Поскольку моменты индивидуального самоопределения, инициативы, ответственности в советский период последовательно подавлялись и господствовавшей идеологией и практикой социальных отношений, так что за несколько поколений они по большей части атрофировались, то основой символической идентификации россиян в постсоветскую эпоху стали прежде всего символы коллективной принадлежности к самому широкому целому — национальному сообществу. Причем главное место среди них заняли смысловые моменты, во-первых, отсылающие к воображаемому общему прошлому, а во-вторых, подчеркивающие семантику социальной пассивности («терпение», готовность к жертвам) и культурной примитивности («простота»). Для сравнения отмечу, что после распада «социалистического лагеря» в большинстве стран Центральной и Восточной Европы, включая балтийские государства, преобладают, по данным международных исследований, более высокие оценки настоящего и будущего, нежели прошлого. Напротив, в России и на Украине явно доминируют ностальгические настроения и стереотипы[251].

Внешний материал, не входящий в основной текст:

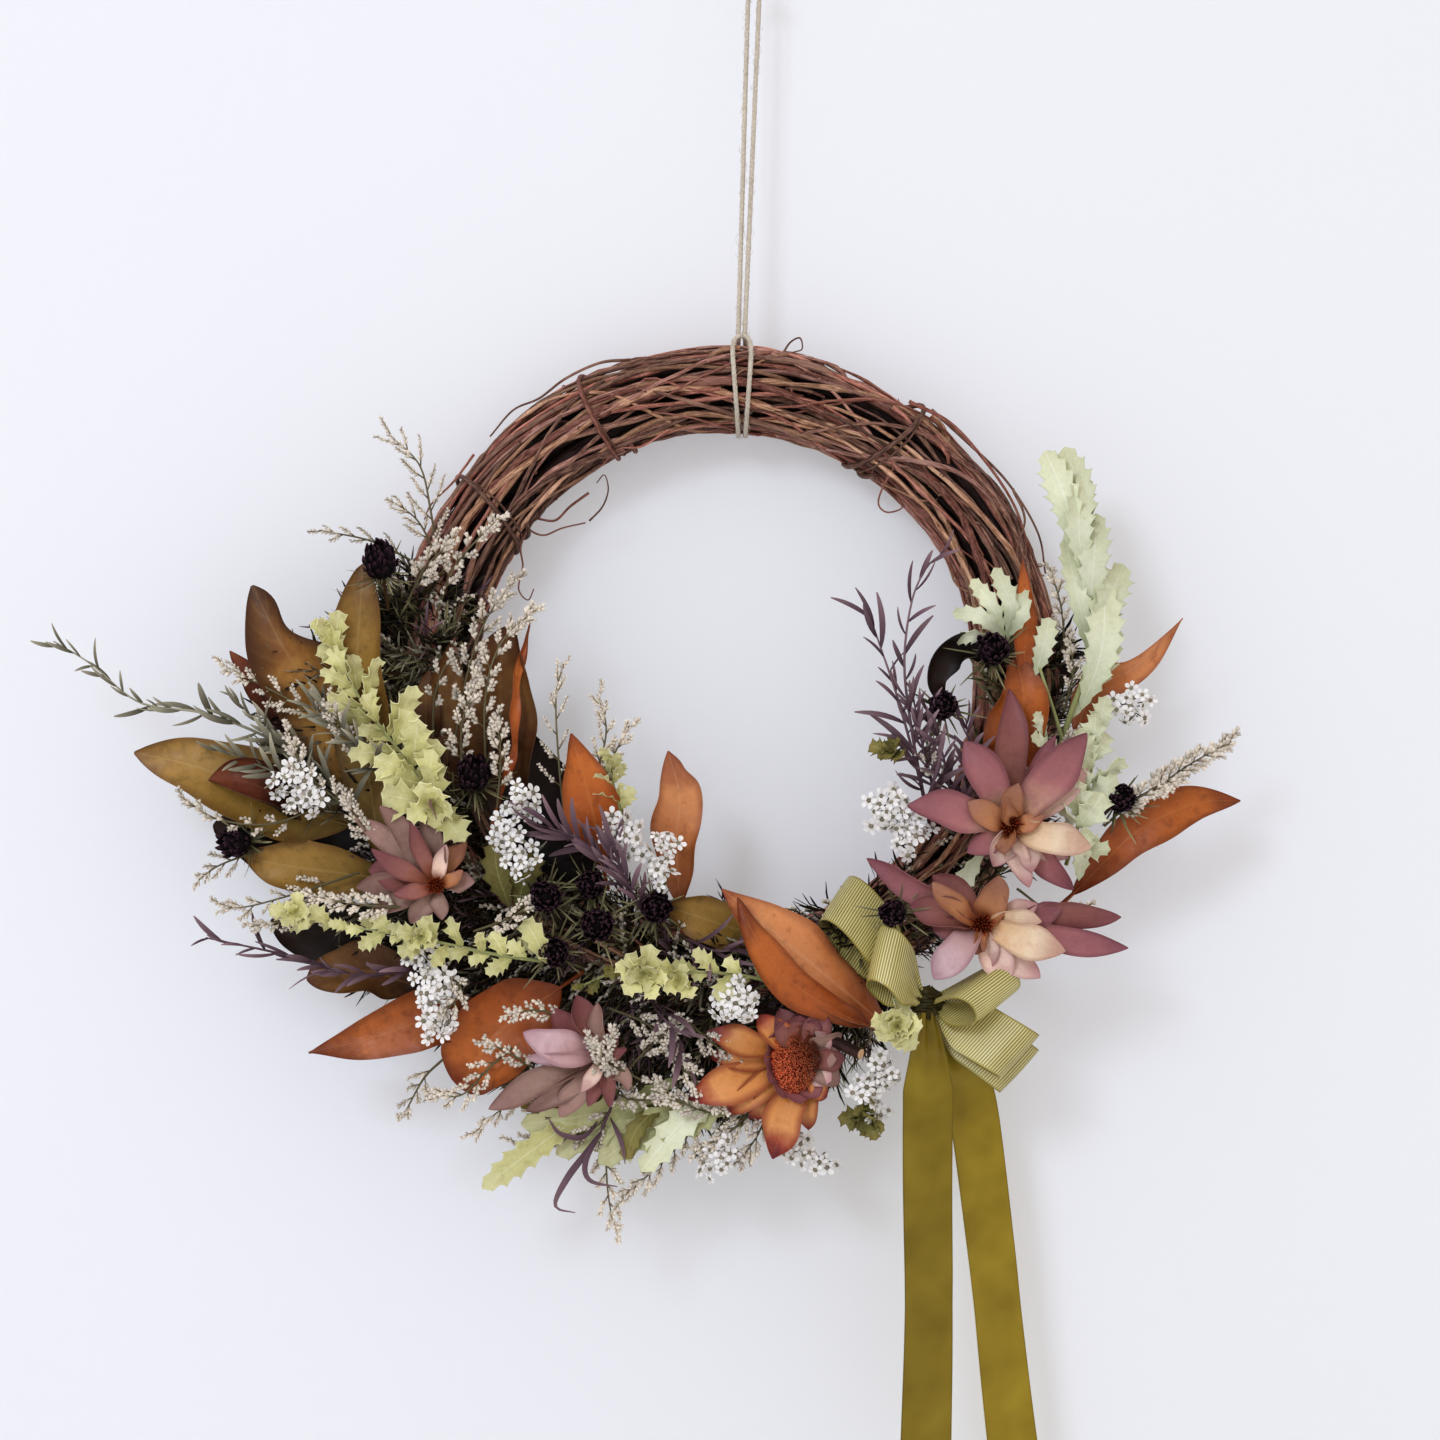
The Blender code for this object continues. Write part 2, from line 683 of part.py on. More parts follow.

Эти тенденции к социальному упрощению и культурному неотрадиционализму еще усилились в последующие пять лет. В 1996 г. большинство россиян (до 40 %) видело воплощение «русского характера» в «простых людях» и «наших предках». В 1999 г. половина опрашиваемых выделяла в мысленном образе своего народа прежде всего «наше прошлое, нашу историю», 26 % — «нашу землю», 19 %— «наши обычаи, праздники, песни», 14 %— «великих людей нашей национальности» и т. д.
Важно, что этот переход основной массы населения за 1990-е гг. к позитивной оценке компонентов прошлого в обобщенной риторической фигуре коллективного «мы» был обеспечен группой россиян (а в основном — россиянок) зрелого возраста, с высшим образованием, жителями Москвы и Петербурга, голосовавшими на выборах за центристские партии и движения социалистической ориентации — «Яблоко», «Наш дом — Россия», «Женщины России» и партия Святослава Федорова, то есть как раз тем контингентом, повышенный интерес которого к исторической прозе я отмечал выше. Среди черт жизненного уклада, которые Россия «потеряла» за последнее десятилетие, именно эта группа во второй половине 1990-х гг. с особенной частотой выделяла символы великой державы и мирового приоритета — «гордость за свою большую и сильную страну», «ведущую роль в мире». К концу 1990-х гг. идеологический пассеизм интеллигенции и бытовой пассеизм массы — при поддержке большинства средств массовой информации, и прежде всего телевидения — сомкнулись. В базовом складе личности, в основном социальном типе современных россиян как опоры всей системы сегодняшнего российского общества и государства отчетливо выступили на первый план неотрадиционалистские черты.
Параллелью и контрастным фоном для подобного «перевернутого зрения», когда отдаленное прошлое видится крупней и светлей, чем окружающая тягостная реальность, выступил на протяжении 1990-х гг. массовый кризис доверия к каким бы то ни было социальным и государственным институтам России (за исключением армии и православной церкви). Отказ в доверии президенту и парламенту, судебным инстанциям, политическим партиям, виднейшим политикам сопровождался ростом коллективной подозрительности россиян в отношении самих мотивов деятельности как высших государственных чиновников, так и влиятельных частных лиц — крупных предпринимателей, руководителей массмедиа и др. В массе крепла уверенность, что «всем заправляет мафия», что «все коррумпированы», что государство не функционирует, а в стране царят безвластие, грабеж и разлад. По контрасту с устойчивыми советскими стереотипами, с одной стороны, и ожиданиями первых лет перестройки, с другой, росла неуверенность в будущем, особенно — у «промежуточной» группы сорока-пятидесятилетних. Эти настроения подхватывали и поддерживали не только малотиражные коммунистические или почвеннические газеты. Их муссировала популистская по своим ориентациям и риторике скандальная пресса, тиражировала сенсационная криминальная телехроника, пытались использовать, компрометируя друг друга, различные группировки лиц, приближенных к власти.